Mr. Masson's remarks on the versification of Milton are, in the main, judicious, but when he ventures on particulars, one cannot always agree with him. He seems to understand that our prosody is accentual merely, and yet, when he comes to what he calls variations, he talks of the ‘substitution of the Trochee, the Pyrrhic, or the Spondee, for the regular Iambus, or of the Anapaest, the Dactyl, the Tribrach, etc., for the same.’ This is always misleading. The shift of the accent in what Mr. Masson calls ‘dissyllabic variations’ is common to all pentameter verse, and, in the other case, most of the words cited as trisyllables either were not so in Milton's day,1 or were so or not at choice of the poet, according to their place in the verse.
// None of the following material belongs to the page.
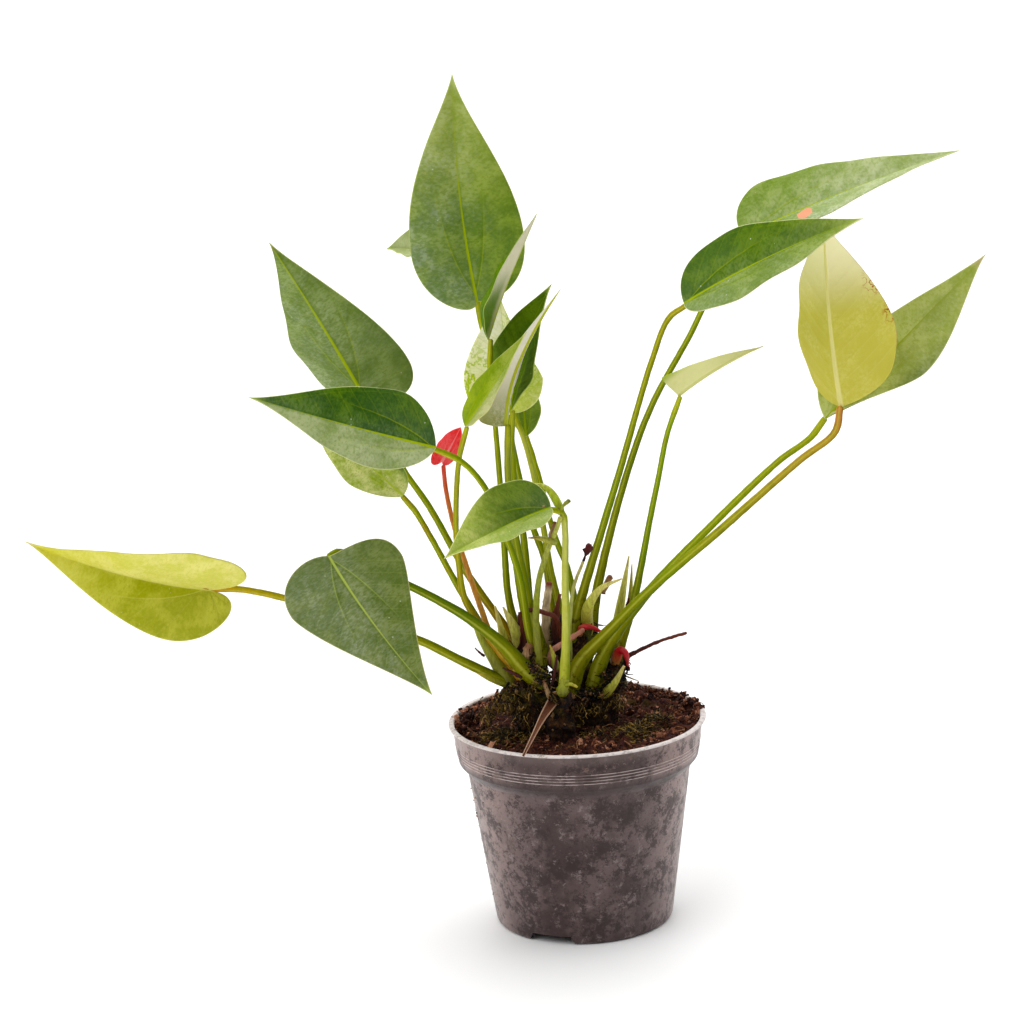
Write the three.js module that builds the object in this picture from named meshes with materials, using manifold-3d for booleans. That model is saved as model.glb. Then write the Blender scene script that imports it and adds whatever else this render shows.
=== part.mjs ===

There is not an elision of Milton's without precedent in the dramatists from whom he learned to write blank-verse. Milton was a greater metrist than any of them, except Marlowe and Shakespeare, and he employed the elision (or the slur) oftener than they to give a faint undulation or retardation to his verse, only because his epic form demanded it more for variety's sake. How Milton would have read them, is another question. He certainly often marked them by an apostrophe in his manuscripts. He doubtless composed according to quantity, so far as that is possible in English, and as Cowper somewhat extravagantly

1 Almost every combination of two vowels might in those days be a diphthong or not, at will. Milton's practice of elision was confirmed and sometimes (perhaps) modified by his study of the Italians, with whose usage in this respect he closely conforms.